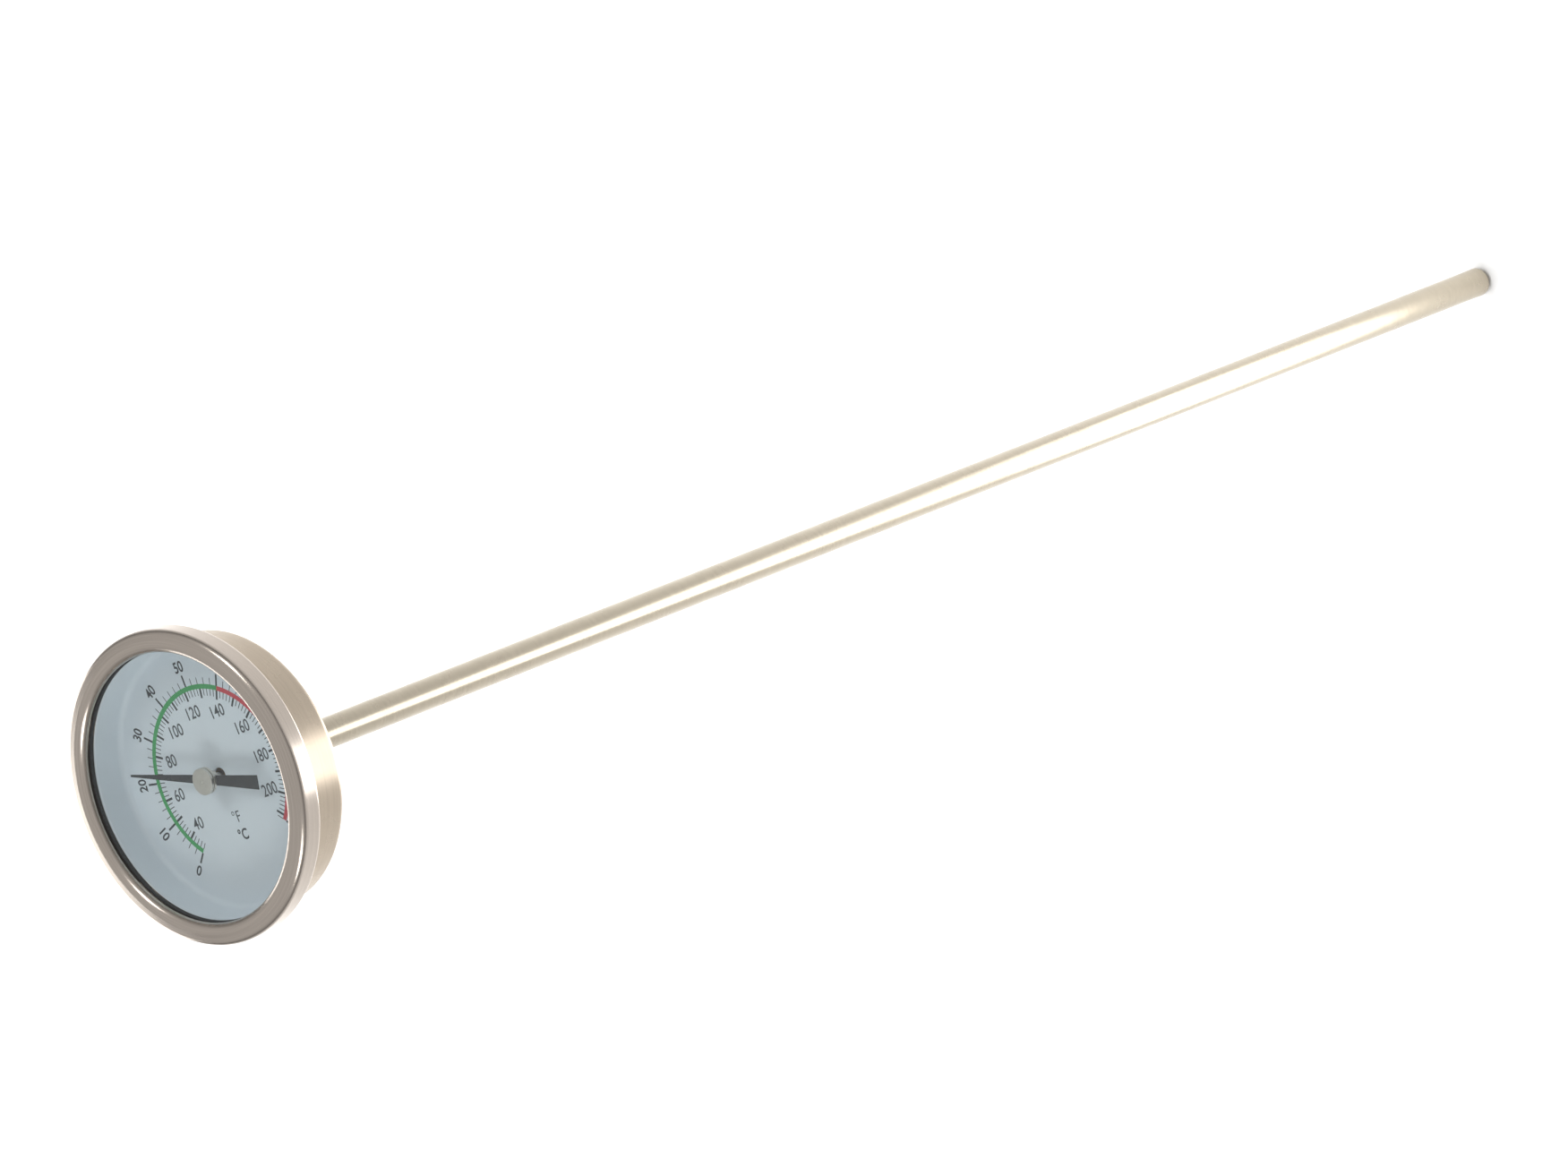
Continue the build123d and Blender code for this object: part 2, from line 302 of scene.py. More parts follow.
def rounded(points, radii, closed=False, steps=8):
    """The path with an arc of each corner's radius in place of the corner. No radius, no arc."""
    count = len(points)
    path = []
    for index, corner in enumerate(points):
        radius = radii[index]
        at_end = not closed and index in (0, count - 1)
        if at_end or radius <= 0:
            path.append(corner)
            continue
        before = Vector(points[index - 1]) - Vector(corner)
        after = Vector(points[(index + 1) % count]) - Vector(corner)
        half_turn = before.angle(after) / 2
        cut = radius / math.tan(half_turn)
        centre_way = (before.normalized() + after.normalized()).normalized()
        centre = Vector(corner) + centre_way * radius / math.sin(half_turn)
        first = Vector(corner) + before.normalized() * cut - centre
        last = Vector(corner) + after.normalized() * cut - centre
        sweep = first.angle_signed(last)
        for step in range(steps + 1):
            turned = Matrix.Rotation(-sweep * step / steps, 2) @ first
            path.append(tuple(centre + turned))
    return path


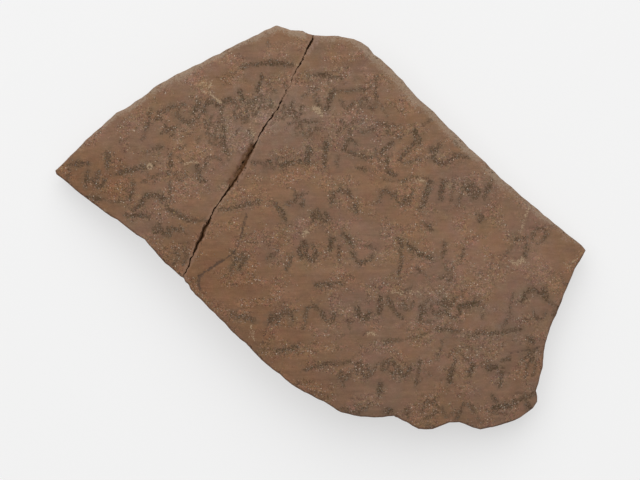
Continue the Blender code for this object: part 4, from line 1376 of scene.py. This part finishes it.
- - - - - - -
Extract the complete data, matching each line exactly.

## EXERCISE ANSWER
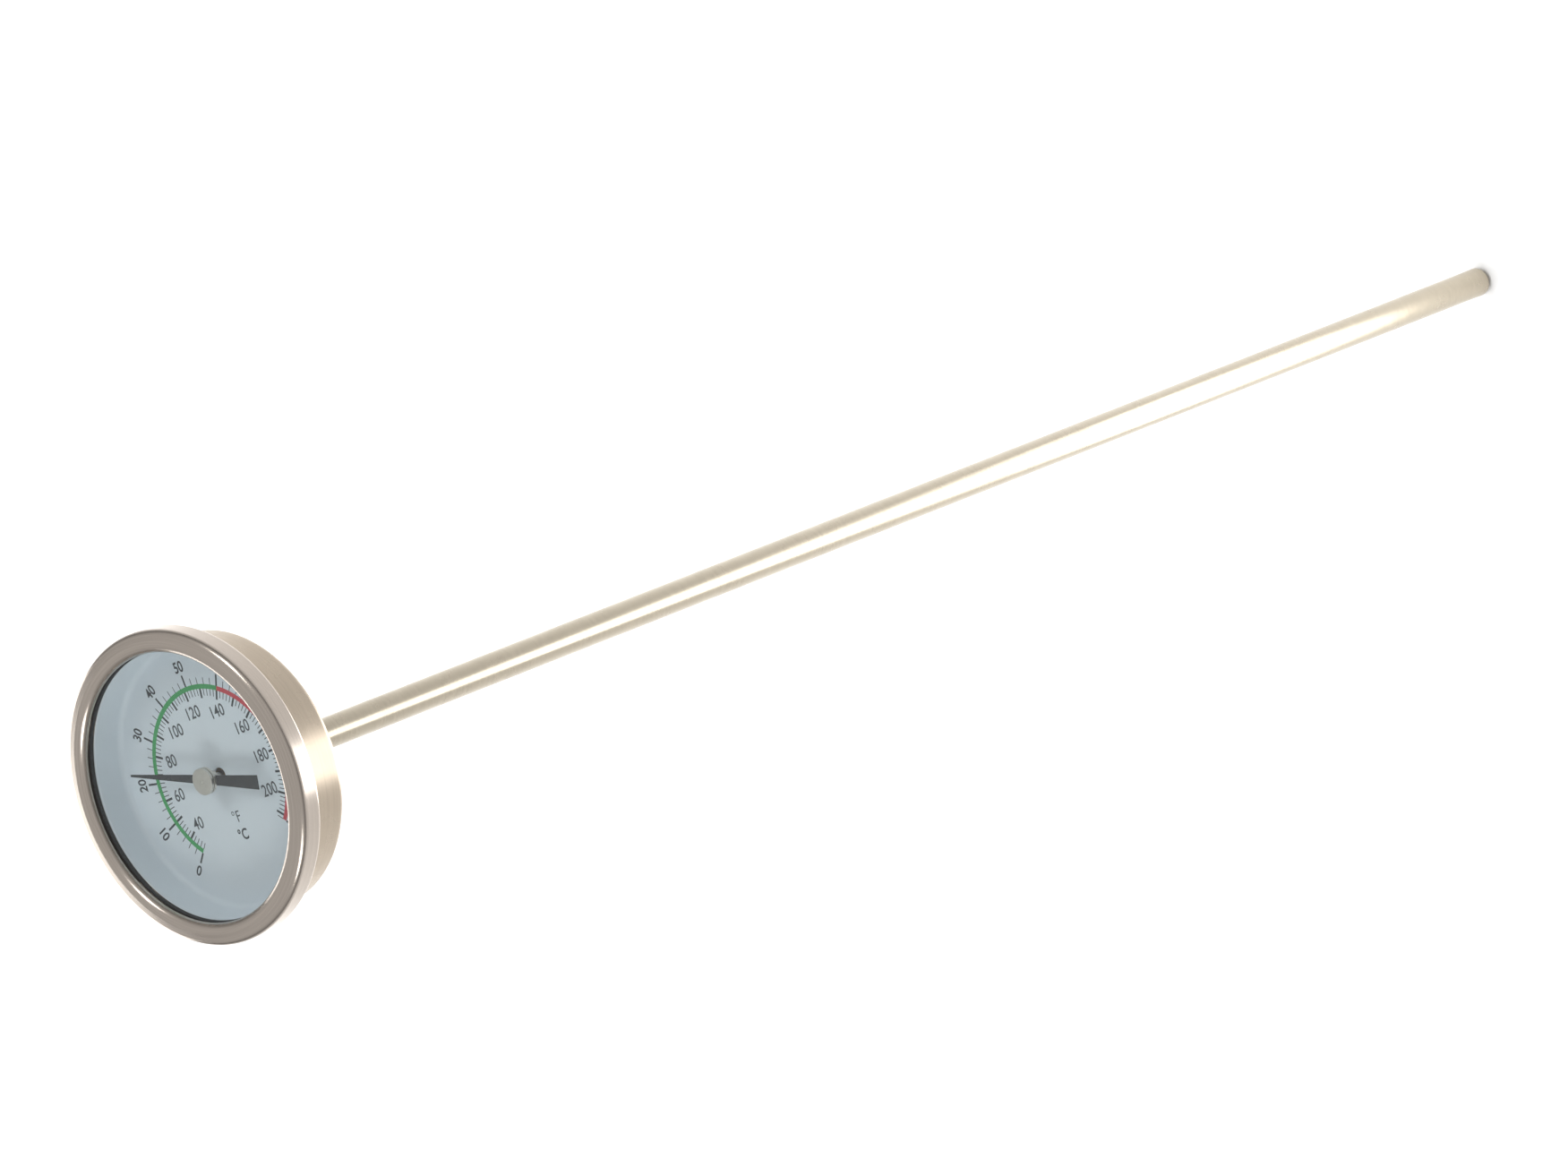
Continue the build123d and Blender code for this object: part 2, from line 302 of scene.py. More parts follow.
def rounded(points, radii, closed=False, steps=8):
    """The path with an arc of each corner's radius in place of the corner. No radius, no arc."""
    count = len(points)
    path = []
    for index, corner in enumerate(points):
        radius = radii[index]
        at_end = not closed and index in (0, count - 1)
        if at_end or radius <= 0:
            path.append(corner)
            continue
        before = Vector(points[index - 1]) - Vector(corner)
        after = Vector(points[(index + 1) % count]) - Vector(corner)
        half_turn = before.angle(after) / 2
        cut = radius / math.tan(half_turn)
        centre_way = (before.normalized() + after.normalized()).normalized()
        centre = Vector(corner) + centre_way * radius / math.sin(half_turn)
        first = Vector(corner) + before.normalized() * cut - centre
        last = Vector(corner) + after.normalized() * cut - centre
        sweep = first.angle_signed(last)
        for step in range(steps + 1):
            turned = Matrix.Rotation(-sweep * step / steps, 2) @ first
            path.append(tuple(centre + turned))
    return path


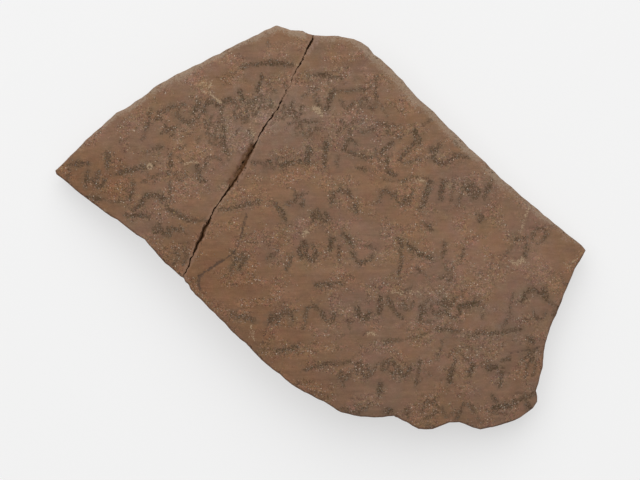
Continue the Blender code for this object: part 4, from line 1376 of scene.py. This part finishes it.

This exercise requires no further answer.